Start by clarifying what your story promises. Is it political intrigue, a personal journey, or both? Align the ending with that promise. If your story has emphasized public stakes, the ending should address them. If the heart of the book is a parent-child relationship, a quiet reconciliation can be more powerful than a coronation.
Concrete techniques

- Track the cost: show what the queen sacrificed to reach the ending and let readers feel that cost—material or emotional.
- Resolve central conflicts: important subplots should contribute to the main resolution; loose threads can hollow out satisfaction.
- Honor agency: the queen should make meaningful choices, not simply be acted upon. Agency makes triumph credible.
- Allow ambiguity selectively: a dash of bittersweet realism can enhance rather than undermine pleasure—if the primary promise is still fulfilled.
- Avoid deus ex machina: solutions that appear from nowhere weaken the payoff. Let the character’s skills, relationships, or sacrifices produce the outcome.
Pitfalls and false gratifications
Not all happy-seeming endings feel right. Several common mistakes turn what should be satisfying into unsatisfying shorthand.
Instant rehabilitation is one: a queen who commits grievous acts and is forgiven without reckoning leaves readers distrustful. Another is token elevation—a coronation scene that ignores persistent injustice feels cosmetic. Finally, replacing political resolution with romance can cheapen political sagas unless the romance genuinely resolves the character’s core conflict.

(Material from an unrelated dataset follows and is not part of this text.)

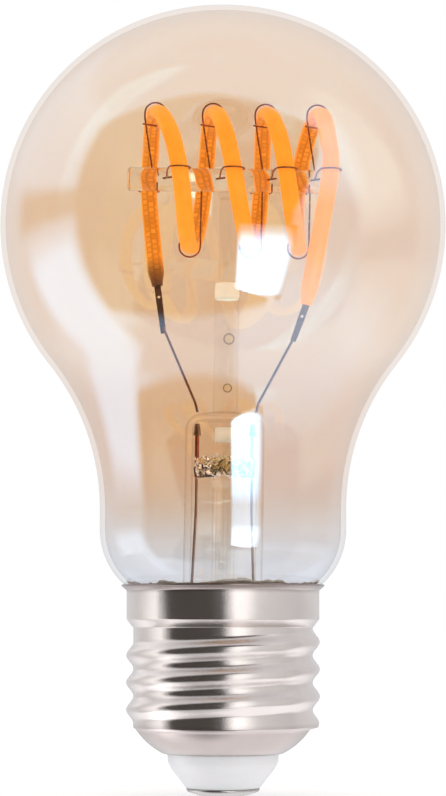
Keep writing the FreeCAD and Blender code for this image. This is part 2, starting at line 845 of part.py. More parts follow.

Diverse and modern takes on the trope
Contemporary storytellers have expanded what a happy ending can mean for queens. Some narratives place emphasis on inclusivity and structural change rather than individual coronation. Others center the emotional well-being of the ruler—mental health, community rebuilding, or abdication into a life of purpose—rather than crown-centered triumph.
These variations reflect a cultural shift: power is no longer automatically the apex of happiness. For many readers today, a queen’s contentment, the fair treatment of citizens, or meaningful reform can be a more satisfying resolution than formal power alone. Writers who honor those possibilities find fresh ways to satisfy modern readers.
A short checklist for readers and writers
- Does the ending address the central conflict the story set up?
- Has the queen’s agency been preserved or earned?
- Are consequences shown for major choices, good or bad?
- Does the ending match the story’s emotional promise (romance, justice, peace)?
- Is there a sense of forward motion—does the future of the realm or relationships feel plausible?
Answering yes to most of these usually means the ending will feel satisfying to readers seeking a «happy-ending queen.»
Conclusion
A genuine happy ending for a queen balances promise with consequence: it rewards effort, recognizes cost, and honors the story’s emotional focus. Whether it arrives as coronation, reconciliation, or an unexpected form of freedom, a satisfying resolution is less about crowns and more about truth to the character’s journey. Writers who respect that truth give readers not only closure, but the quieter pleasure of justice felt and struggles redeemed.